The way food rotation works is nomenclature. This is because there are so many foods that are closely related and part of the same species. For example, broccoli, cabbage, canola, and kale all belong to the same family and carry similar proteins.
If you are always eating the same species, you can still easily be overexposed to the same proteins. Therefore, it’s important to understand and classify food groups so you can get more variety. This will minimize the need for mass production of foods and improve diet variety and the health of our bodies and environment astoundingly, but it will require some responsibility on our part.
Here’s a simple protocol we can use to start!
4-Day Rotation Diet
This is a protocol I picked up from Paul Chek’s work. Actually, I sourced his book for a lot of the material in this article and I highly recommend it! I reference it to this day with my clients.
The general recommendation is to adopt a 4-day rotation diet to simplify what otherwise seems an overwhelming process. In our modern world it’s all too easy to eat the same food every day, and finding variety is a bit more challenging. This 4-day protocol really simplifies things.
A full-on rotation diet takes a bit more work, and I recommend personal study on the subject. Food rotation requires knowing much about food species and then dividing your food groups by taxonomy (food class).
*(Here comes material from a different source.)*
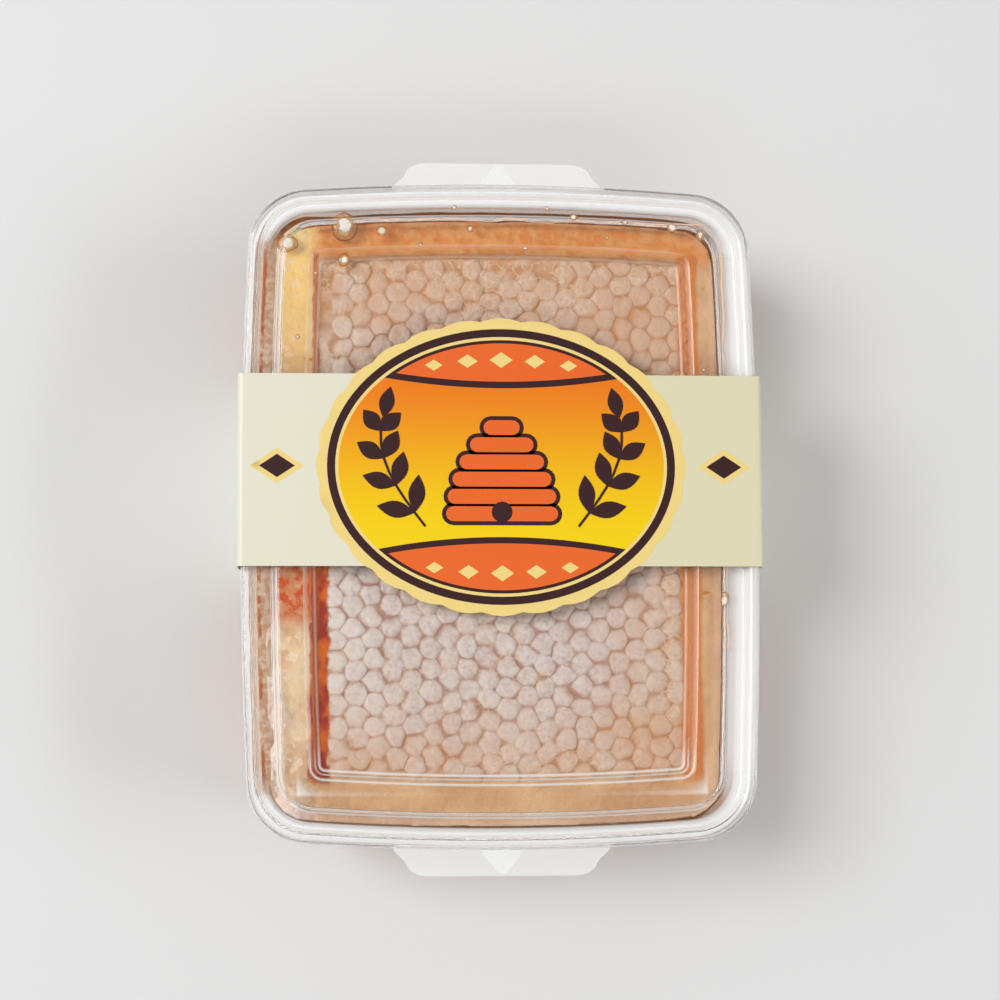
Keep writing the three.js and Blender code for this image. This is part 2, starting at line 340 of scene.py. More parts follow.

For the 4-day diet, we are simply splitting food up by the specific foods we would already eat. This will start the process of encouraging more food variety while delivering more nutrients and excitement to your eating style.
Here’s How It Would Look:
1. Split your diet up into four days by writing down everything you ate on Day 1. Over the next 3 days, do not consume any of those specific foods again.
2. On Day 1, eat only “Day 1” foods all day. If you start on Monday, then for the next three days (Tuesday, Wednesday and Thursday) you will not eat any Day 1 foods. You will start over with Day 1 foods again on Friday. Let’s say you have chicken and broccoli on Day 1, that means the next three days you will not eat either of the foods. Instead, switch out your protein sources and choose different vegetables. It’s okay if the classes are the same for now (if you ate broccoli one day and cabbage the next), this is just a start.
3. Once you have made it through the first 4 days and have made note of everything you ate, eat foods only from the “Day 1, Day 2, Day 3, or Day 4” charts on those days.
After you get the hang of the 4-day diet and find it easier to vary your meals, you can educate yourself more on food classes by genetics. If you find it difficult to find a wide variety of food in the beginning, then at least use the 4-day rotation diet to rotate your protein sources — meaning, do not eat chicken more than once over the course of 4 days.
Getting a variety of protein sources is more important because these are usually what people have most of their problems with. This includes any plant sources of protein: grains (wheat, rye, barley, oats, quinoa, millet, rice, etc.), legumes, nuts, seeds and even protein powders.
The take-home message here is to welcome a broader spectrum of foods into your diet. Some people enjoy consistency, and the idea of variety seems too far out of their comfort zones. If this is you, then do not stress over it. Give it a shot and if you notice more excitement and pleasure in your eating, then expand. More often than not, people find not only a boost in their immune function, but more enjoyment in eating, as well.